Safic Özsan, Srebrenitsa'nın ardından soykırımı yaşayan Gazze'nin de insanlık vicdanı için ağır bir sınav olduğunu belirterek "Srebrenitsa'nın acısından öğrenilecek en önemli ders sessiz kalmamanın gerekliliğidir. Savaşı yaşayan bir çocuk ve şu an bir anne olarak dünyanın hiçbir yerinde savaş olmasını istemem. Adalet, insan hakları ve barış için, sadece sözde değil, etkili ve kararlı uluslararası müdahalenin önemli olduğu kanaatindeyim." değerlendirmesini yaptı.

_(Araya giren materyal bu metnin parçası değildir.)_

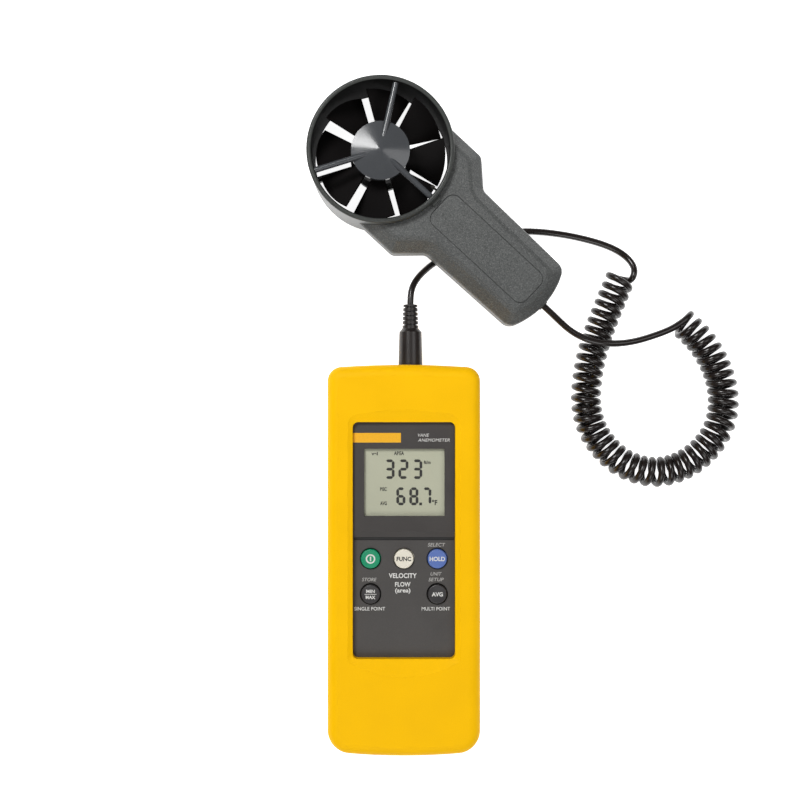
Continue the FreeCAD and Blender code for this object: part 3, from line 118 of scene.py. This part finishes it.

Bu yılki cenaze töreninde 7 soykırım kurbanı toprağa verilecek
Srebrenitsa'nın, 11 Temmuz 1995'te Ratko Mladic komutasındaki Sırp birliklerince işgal edilmesinin ardından BM bünyesindeki Hollandalı askerlere sığınan sivil Boşnaklar, daha sonra Sırplara teslim edildi.
Kadın ve çocukların Boşnak askerlerin kontrolündeki bölgeye ulaşmasına izin veren Sırplar, en az 8 bin 372 Boşnak erkeği ormanlık bölgede, fabrikalarda ve depolarda katletti. Katledilen Boşnaklar ise toplu mezarlara gömüldü.
Savaşın ardından kayıpları bulmak için başlatılan çalışmalarda toplu mezarlarda cesetlerine ulaşılan kurbanlar, kimlik tespitinin ardından her yıl 11 Temmuz'da Potoçari Anıt Mezarlığı'nda düzenlenen törenle toprağa veriliyor.
Soykırımın 30'uncu yıl dönümünde yarın yapılacak cenaze töreninde 7 soykırım kurbanı defnedilecek.